BRUNER, Peter (c1845-1938). A Slave's Adventures Towards Freedom. Oxford, Ohio: [1918?].


BRUNER, PETER. A Slave's Adventures Toward Freedom; Not Fiction, but the True Story of a Struggle. 8vo, 54pp. Original dark blue cloth with title on the upper cover. Oxford, OH, [1918?]. Portrait plate of the author, plus additional illustrations from photographs. First edition autobiographical account of Bruner's life as a slave, his brutal treatment, enlistment, and post-war life in Oxford, Ohio.
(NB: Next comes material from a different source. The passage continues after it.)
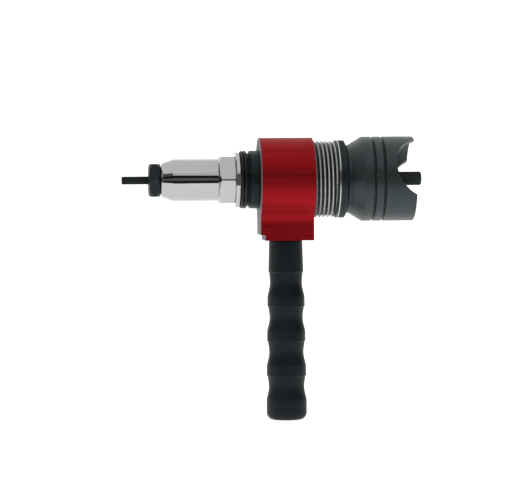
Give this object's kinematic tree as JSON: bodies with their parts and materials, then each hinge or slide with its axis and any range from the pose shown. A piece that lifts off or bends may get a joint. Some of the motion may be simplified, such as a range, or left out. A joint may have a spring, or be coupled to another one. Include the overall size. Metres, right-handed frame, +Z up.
{
  "type": "rivet nut hand tool",
  "caption": "Hand riveter for blind rivet nuts: chromed nose with anvil and mandrel, red housing on a finger-grooved grip, coarse-thread pull sleeve, notched cup and hexagonal drive shank.",
  "frame": {"origin": "centre of the mandrel's front end face, on the draw axis", "axes": "+X along the draw axis from the mandrel's tip to the drive shank, +Z up with the handle hanging along -Z, +Y to the side that the grub screw is on"},
  "size_m": [0.2203, 0.062, 0.2074],
  "materials": {
    "red_anodised": "satin red anodised, brushed lengthwise",
    "black_steel": "black oxide, satin",
    "chromed_steel": "polished chrome",
    "bright_steel": "ground",
    "bronze": "plain bearing bronze",
    "cup_plastic": "fine matt grain",
    "grip_rubber": "matt moulded rubber",
    "seal_rubber": "smooth rubber"
  },
  "bodies": {
    "frame": {"housing": "red_anodised", "nose_collar": "black_steel", "collar_nut": "black_steel", "collar_grub_screw": "black_steel", "front_bush": "bronze", "nose_seal_ring": "seal_rubber", "nose_sleeve": "chromed_steel", "nose_lock_ring": "chromed_steel", "anvil": "black_steel", "handle_stud": "bright_steel", "handle_core": "bright_steel", "handle_grip": "grip_rubber"},
    "carrier": {"ball_cage": "bronze", "bearing_ball_1": "bright_steel", "bearing_ball_2": "bright_steel", "bearing_ball_3": "bright_steel", "bearing_ball_4": "bright_steel", "bearing_ball_5": "bright_steel", "bearing_ball_6": "bright_steel", "bearing_ball_7": "bright_steel", "bearing_ball_8": "bright_steel", "bearing_ball_9": "bright_steel", "bearing_ball_10": "bright_steel"},
    "pull_unit": {"pull_sleeve": "black_steel", "knurled_ring": "black_steel", "sleeve_bush": "bronze", "thrust_washer_front": "bright_steel", "bearing_cap": "black_steel", "rear_bush": "bronze", "cup": "cup_plastic", "cup_screw_1": "black_steel", "cup_screw_2": "black_steel", "cup_screw_3": "black_steel", "cup_screw_4": "black_steel"},
    "spindle_unit": {"drive_spindle": "black_steel", "thrust_washer_rear": "bright_steel", "wave_washer": "bright_steel", "mandrel_chuck": "bright_steel", "chuck_pin": "bright_steel", "chuck_cap": "bright_steel", "mandrel": "black_steel"}
  },
  "joints": [
    {"name": "pull_travel", "type": "slide", "parent": "frame", "child": "carrier", "axis": [1, 0, 0], "range_m": [-0.0121, 0.0031]},
    {"name": "pull_turn", "type": "hinge", "parent": "carrier", "child": "pull_unit", "pos_m": [0.15, 0, 0], "axis": [1, 0, 0], "range_deg": [-1440, 360]},
    {"name": "spindle_spin", "type": "hinge", "parent": "carrier", "child": "spindle_unit", "pos_m": [0.15, 0, 0], "axis": [1, 0, 0], "continuous": true}
  ],
  "couplings": [
    {"joint": "pull_travel", "follows": "pull_turn", "m_per_rad": 0.00047746}
  ]
}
Born into slavery in Winchester, Clark County, Kentucky in 1845, Bruner bore the surname of his enslaver, John Bell Bruner, who was in all likelihood his father as well. Bruner was removed from his mother's care at a young age, and suffered physical violence while enslaved. After multiple escape attempts, he finally escaped slavery and joined the Union Army serving in Co. C, 12th Regiment Heavy Artillery U.S. Colored Troops, as part of the USCT. After his discharge from the army, Bruner moved in 1866 to Oxford, Ohio, where he worked as a janitor at Miami University for more than forty years. He learned to read and write, ultimately writing his autobiography with the assistance of his daughter. The introduction to his autobiography offers Bruner's reasons for sharing his remarkable story: "In this book I have given the actual experiences of my own life. I thought in putting it in this form it might be of some inspiration to struggling men and women. / In this great, free land of ours, every person, no matter how humble or how great seems the handicap, by industry and saving, can reach a position of independence and be of service to mankind. / Peter Bruner."

Brignano #38, giving the date of publication as 1925; OCLC giving the date as 1918. A scarce and illustrative slave narrative made more desirable by virtue of having been written not by a white biographer, but by Bruner himself.